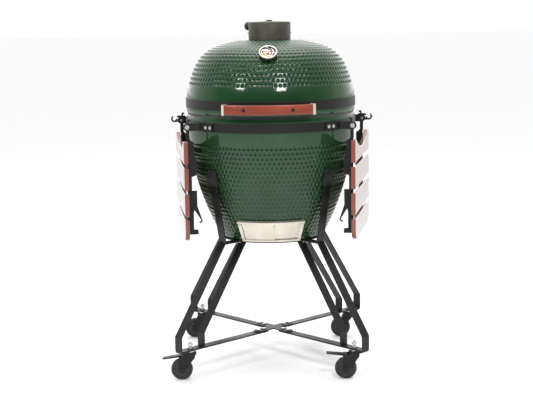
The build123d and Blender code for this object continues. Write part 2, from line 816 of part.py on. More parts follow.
def brackets():
    """Ears on the pot band, one beside each arm, and the flange that each ear grows from."""
    z0 = pivot_z - ear_h / 2
    pieces = []
    for sign in (-1, 1):
        v_face = sign * (arm_v - arm_t / 2 - GAP)
        v_mid = v_face - sign * ear_t / 2
        root = math.sqrt(band_out ** 2 - v_mid ** 2)
        flat = make_face(Polyline((root - 6, z0), (pivot_u, z0), (pivot_u, z0 + ear_h),
                                  (root - 6, z0 + ear_h),
                                  close=True))
        flat += Pos(pivot_u, pivot_z) * Circle(ear_h / 2)
        flat -= Pos(pivot_u, pivot_z) * Circle(pin_r)
        ear = Pos(0, v_mid, 0) * extrude(Plane.XZ * flat, ear_t / 2, both=True)
        azimuth = math.degrees(math.atan2(v_mid, root))
        edge = 1.2
        start = 90 + azimuth + (-flange_deg if sign < 0 else -edge)
        pad = turned(outline((band_out, z0), (band_out + 4, z0), (band_out + 4, z0 + ear_h),
                             (band_out, z0 + ear_h)), start, flange_deg + edge)
        pieces.append((ear + pad) - Pos(0, 0, pivot_z) * Cylinder(band_out, 80))
    return pieces


def pivot_pins():
    pieces = []
    for sign in (-1, 1):
        y0 = sign * (arm_v + arm_t / 2 + GAP)
        y1 = sign * (arm_v - arm_t / 2 - GAP - ear_t)
        pin = rod((pivot_u, y0, pivot_z), (pivot_u, y1, pivot_z), pin_r)
        pin += rod((pivot_u, y0, pivot_z), (pivot_u, y0 + sign * 3, pivot_z), pin_r + 3)
        pieces.append(pin)
    return pieces


def bracket_bolts():
    pieces = []
    for sign in (-1, 1):
        v_mid = sign * (arm_v - arm_t / 2 - GAP - ear_t / 2)
        azimuth = math.degrees(math.atan2(v_mid, math.sqrt(band_out ** 2 - v_mid ** 2)))
        for share in (0.55, 0.86):
            angle = azimuth + sign * flange_deg * share
            r = band_out + 4
            cap = rod((r, 0, pivot_z), (r + bolt_head_h, 0, pivot_z), bolt_head_r - 1)
            pieces.append(Rot(0, 0, angle) * cap)
    return pieces


# ---- cart ---------------------------------------------------------------------
def strip(points, bend):
    """Flat steel bar bent along a path in the XZ plane."""
    path = FilletPolyline(*[(r, 0, z) for r, z in points], radius=bend)
    section = Plane(origin=path @ 0, z_dir=path % 0, x_dir=(0, 1, 0)) * Rectangle(strip_w, strip_t)
    return sweep(section, path=path)


def outer_leg():
    foot_z = brace_low_z - strip_t / 2
    return strip([upright_top, knee, (foot_r_out, foot_bend_z), (foot_r_out, foot_z),
                  (foot_r_out - 33, foot_z)], 9.0)


def link_z():
    return pot_base_z - ring_t - strip_t


def inner_leg():
    slope = (knee[0] - foot_r_out) / (knee[1] - foot_bend_z)
    top = link_z()
    r_top = foot_r_in + slope * (top + 20 - foot_bend_z)
    leg = strip([(r_top, top + 20), (foot_r_in, foot_bend_z), (foot_r_in, brace_top_z)], 9.0)
    return leg - Pos(r_top, 0, top + 100) * Box(200, 100, 200)


def leg_link():
    """Bar under the support ring that ties an inner leg to its outer leg's bend."""
    top = link_z() + strip_t
    length = knee[0] + 4 - link_r_in
    bar = Pos(link_r_in + length / 2, 0, top - strip_t / 2) * Box(length, strip_w, strip_t)
    return bar - outer_leg()


def support_ring():
    return ring(ring_r_in, ring_r_out, pot_base_z - ring_t, pot_base_z)


def link_bolt(r):
    low = link_z()
    return Pos(r, 0, low - bolt_head_h / 2) * Cylinder(bolt_head_r, bolt_head_h)


def brace_bar():
    length = foot_r_out - strip_t / 2 - brace_r_in
    bar = Pos(brace_r_in + length / 2, 0, brace_top_z - strip_t / 2) * Box(length, strip_w, strip_t)
    bar -= outer_leg()
    return bar - Pos(stem_r_pos, 0, brace_top_z) * Cylinder(stem_r, 40)


def brace_plate():
    arm_flat = SlotCenterToCenter(2 * (plate_arm - strip_w / 2 - 2), strip_w + 4)
    flat = arm_flat + Rot(0, 0, 90) * arm_flat
    return Rot(0, 0, 45) * (Pos(0, 0, brace_top_z) * extrude(flat, plate_t))


def brace_bolt(r):
    top = Pos(r, 0, brace_top_z + plate_t + bolt_head_h / 2) * Cylinder(bolt_head_r, bolt_head_h)
    nut = Pos(r, 0, brace_low_z - 5) * extrude(RegularPolygon(bolt_head_r, 6), 5)
    return [top, nut]


def upright_cap():
    """Moulded cap over the upper end of an upright."""
    lean = math.atan2(upright_top[0] - knee[0], upright_top[1] - knee[1])
    plane = Plane(origin=(upright_top[0], 0, upright_top[1]), x_dir=(math.cos(lean), 0, -math.sin(lean)),
                  z_dir=(math.sin(lean), 0, math.cos(lean)))
    block = Pos(0, 0, -cap_h / 2 + 5) * Box(cap_t, cap_w, cap_h)
    block = fillet(block.edges().filter_by(Axis.X).sort_by(Axis.Z)[-2:], 10)
    return (plane * block) - outer_leg()


# ---- casters ------------------------------------------------------------------
def caster_stem():
    """Threaded stem, its race under the bar and two nuts above it."""
    low = brace_low_z - race_h - head_h - GAP
    stem = rod((0, 0, low - 4), (0, 0, brace_top_z + stem_rise), stem_r)
    foot = rod((0, 0, low - 4), (0, 0, low - GAP), foot_r)
    race = rod((0, 0, brace_low_z - race_h), (0, 0, brace_low_z), race_r)
    hexagon = extrude(RegularPolygon(nut_r, 6), nut_h)
    nut = Pos(0, 0, brace_top_z) * hexagon
    lock = Pos(0, 0, brace_top_z + nut_h + nut_gap) * hexagon
    return stem + foot + race + nut + lock


def caster_fork(braked):
    top = brace_low_z - race_h - GAP
    low = top - head_h
    half = wheel_w / 2 + fork_gap
    fork = Pos(0, 0, top - head_h / 2) * Cylinder(head_r, head_h)
    reach = trail + 8 if braked else trail * 0.6
    flat = make_hull((Sketch() + Pos(-trail, wheel_r) * Circle(fork_boss_r)
                      + Pos((head_r - 4 - reach) / 2, low - 4) * Rectangle(reach + head_r - 4, 8)).edges())
    for side in (-1, 1):
        y = side * (half + fork_t / 2)
        fork += Pos(0, y, 0) * extrude(Plane.XZ * flat, fork_t / 2, both=True)
    web = Pos(0, 0, low - 1.5) * Box(2 * (head_r - 4), 2 * half + 2, 3)
    fork += web
    fork -= rod((0, 0, low - 30), (0, 0, top + 1), stem_r + RUN)
    fork -= rod((0, 0, low - 30), (0, 0, low), foot_r + GAP)
    pins = [rod((-trail, -half - fork_t - 1, wheel_r), (-trail, half + fork_t + 1, wheel_r), axle_r)]
    for side in (-1, 1):
        y = side * (half + fork_t)
        pins[0] += rod((-trail, y, wheel_r), (-trail, y + side * 4, wheel_r), axle_r + 3)
    if braked:
        x, z = pedal_pivot()
        pins.append(rod((x, -half - fork_t, z), (x, half + fork_t, z), pedal_pin_r))
    for pin in pins:
        fork -= pin
    return [fork] + pins


def pedal_pivot():
    return -trail - 2, brace_low_z - race_h - GAP - head_h - 5


def caster_wheel():
    half = wheel_w / 2
    dish = 2.5
    profile = outline((axle_r + RUN, -half), (wheel_r * 0.42, -half), (wheel_r * 0.5, -half + dish),
                      (wheel_r * 0.72, -half + dish), (wheel_r * 0.78, -half), (wheel_r - 3, -half),
                      (wheel_r, -half + 4), (wheel_r, half - 4), (wheel_r - 3, half), (wheel_r * 0.78, half),
                      (wheel_r * 0.72, half - dish), (wheel_r * 0.5, half - dish), (wheel_r * 0.42, half),
                      (axle_r + RUN, half))
    tread = revolve(profile, Axis.Z, 360)
    return Pos(-trail, 0, wheel_r) * Rot(90, 0, 0) * tread


def caster_pedal(pressed):
    """Brake pedal on its pin between the fork plates, drawn up or pressed down."""
    x, z = pedal_pivot()
    boss = rod((x, -pedal_w / 2, z), (x, pedal_w / 2, z), pedal_pin_r + 3)
    side = make_face(Polyline((x, z + 1), (x - 8, z + 5), (x - pedal_len, z + 9),
                              (x - pedal_len, z + 9 - pedal_t),
                              (x - 10, z - 1), (x, z - 5), close=True))
    plate = extrude(Plane.XZ * side, pedal_w / 2, both=True)
    pedal = (boss + plate) - rod((x, -pedal_w, z), (x, pedal_w, z), pedal_pin_r + RUN)
    return pedal.rotate(Axis((x, 0, z), (0, 1, 0)), -pedal_press) if pressed else pedal


def at_caster(shape, name):
    angle = math.radians(corner_deg[name])
    return Pos(stem_r_pos * math.cos(angle), stem_r_pos * math.sin(angle), 0) * shape


# ---- build --------------------------------------------------------------------
def build():
    felt_low, felt_high = gaskets()
    write("pot_shell", pot_shell())
    write("dome_shell", dome_shell())
    write("pot_gasket", felt_low)
    write("dome_gasket", felt_high)
    write("firebox", firebox())
    write("fire_ring", fire_ring())
    write("charcoal_grate", charcoal_grate())
    write("cooking_grate", cooking_grate())
    write("dome_band", lid_band())
    write("pot_band", pot_band())
    write("handle_bar", handle_bar())
    write("handle_brackets", group(handle_brackets() + handle_posts()))
    write("handle_screws", group(handle_screws()))
    write("hinge_upper", hinge_upper())
    write("hinge_lower", hinge_lower())
    write("hinge_pin", hinge_pin())
    write("hinge_springs", group(hinge_springs()))
    write("vent_tower", vent_tower())
    write("vent_disc", vent_disc())
    write("vent_knob", vent_knob())
    write("vent_pivot_screw", vent_pivot_screw())
    write("vent_clamp_screws", group(vent_clamp_screws()))
    write("gauge_housing", gauge_housing())
    write("gauge_dial", gauge_dial())
    write("gauge_lens", gauge_lens())
    write("gauge_pointer", gauge_pointer())
    write("gauge_probe", gauge_probe())
    write("draft_frame", draft_frame())
    write("draft_door", draft_door())
    write("draft_screen", draft_screen())
    write("draft_screws", group(draft_screws()))
    for side in ("left", "right"):
        write(f"shelf_slats_{side}", group([place_shelf(s, side) for s in slats()]))
        write(f"shelf_arms_{side}", group([place_shelf(arm(f), side) for f in (True, False)]))
        write(f"shelf_screws_{side}", group([place_shelf(s, side) for s in slat_screws()]))
        write(f"shelf_brackets_{side}", group([place_shelf(s, side) for s in brackets()]))
    sides = ("left", "right")
    write("shelf_pivot_pins", group([place_shelf(s, side) for side in sides for s in pivot_pins()]))
    write("bracket_bolts", group([place_shelf(s, side) for side in sides for s in bracket_bolts()]))
    names = list(corner_deg)
    write("outer_legs", group([at_corner(outer_leg(), n) for n in names]))
    write("inner_legs", group([at_corner(inner_leg(), n) for n in names]))
    write("leg_links", group([at_corner(leg_link(), n) for n in names]))
    write("support_ring", support_ring())
    write("brace_bars", group([at_corner(brace_bar(), n) for n in names]))
    write("brace_plate", brace_plate())
    write("upright_caps", group([at_corner(upright_cap(), n) for n in names]))
    bolts = [at_corner(link_bolt(r), n) for n in names for r in link_bolts]
    bolts += [at_corner(b, n) for n in names for r in plate_bolts for b in brace_bolt(r)]
    write("cart_bolts", group(bolts))
    write("caster_stems", group([at_caster(caster_stem(), n) for n in names]))
    for n in names:
        braked = n.startswith("front")
        write(f"caster_fork_{n}", group([at_caster(s, n) for s in caster_fork(braked)]))
        write(f"caster_wheel_{n}", at_caster(caster_wheel(), n))
        if braked:
            write(f"brake_pedal_{n}", at_caster(caster_pedal(n == "front_left"), n))


build()
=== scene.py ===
"""Looks of a ceramic kamado grill on its rolling cart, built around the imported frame."""

import math

import bmesh
import bpy
from bpy.props import FloatProperty, FloatVectorProperty, IntProperty, PointerProperty
from mathutils import Matrix, Vector


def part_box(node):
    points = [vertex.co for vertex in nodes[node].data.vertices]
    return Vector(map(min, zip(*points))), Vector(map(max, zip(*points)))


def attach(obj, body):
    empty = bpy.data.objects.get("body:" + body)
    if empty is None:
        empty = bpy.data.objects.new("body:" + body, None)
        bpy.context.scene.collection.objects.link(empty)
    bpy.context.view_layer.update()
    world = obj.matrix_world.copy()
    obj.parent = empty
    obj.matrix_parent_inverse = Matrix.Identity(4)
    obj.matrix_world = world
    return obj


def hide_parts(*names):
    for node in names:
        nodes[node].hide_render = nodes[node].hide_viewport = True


bl_info = {
    "name": "Kamado Grill Looks",
    "version": (1, 0, 0),
    "blender": (4, 5, 0),
    "location": "View3D > Sidebar > Kamado",
    "description": "Dimpled ceramic, wood, metal and studio for a kamado grill",
    "category": "Object",
}

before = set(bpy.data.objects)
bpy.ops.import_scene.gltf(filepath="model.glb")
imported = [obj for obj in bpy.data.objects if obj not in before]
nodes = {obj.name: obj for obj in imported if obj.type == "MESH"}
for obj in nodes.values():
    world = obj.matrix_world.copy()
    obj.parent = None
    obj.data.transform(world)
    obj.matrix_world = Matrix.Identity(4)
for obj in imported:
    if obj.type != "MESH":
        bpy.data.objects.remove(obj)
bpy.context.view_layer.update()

GRILL_TAB = "Kamado"
CORNERS = ("front_left", "front_right", "rear_left", "rear_right")
PLAIN_STEPS = 128        # steps of a lathe-turned surface without dimples
SEAM = 0.0008            # gap bridged between a plain run and the rows of dimples
LAND_SHARE = 0.16        # share of half a row that stays plain beside the next row
HANDLE_ARC_R = 0.34      # radius that the handle's grain is measured on


# ---- sizes and colours a user may change ---------------------------------------------
COLOUR = {"subtype": "COLOR", "size": 3, "min": 0, "max": 1}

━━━

--- What needs to be done ---
Each line from the line with "bolts += [at_corner(b, n)" to the line with "if empty is" is to be echoed exactly; both boundary lines are included, and nothing else is to be output.

--- Final answer ---
    bolts += [at_corner(b, n) for n in names for r in plate_bolts for b in brace_bolt(r)]
    write("cart_bolts", group(bolts))
    write("caster_stems", group([at_caster(caster_stem(), n) for n in names]))
    for n in names:
        braked = n.startswith("front")
        write(f"caster_fork_{n}", group([at_caster(s, n) for s in caster_fork(braked)]))
        write(f"caster_wheel_{n}", at_caster(caster_wheel(), n))
        if braked:
            write(f"brake_pedal_{n}", at_caster(caster_pedal(n == "front_left"), n))


build()
=== scene.py ===
"""Looks of a ceramic kamado grill on its rolling cart, built around the imported frame."""

import math

import bmesh
import bpy
from bpy.props import FloatProperty, FloatVectorProperty, IntProperty, PointerProperty
from mathutils import Matrix, Vector


def part_box(node):
    points = [vertex.co for vertex in nodes[node].data.vertices]
    return Vector(map(min, zip(*points))), Vector(map(max, zip(*points)))


def attach(obj, body):
    empty = bpy.data.objects.get("body:" + body)
    if empty is None:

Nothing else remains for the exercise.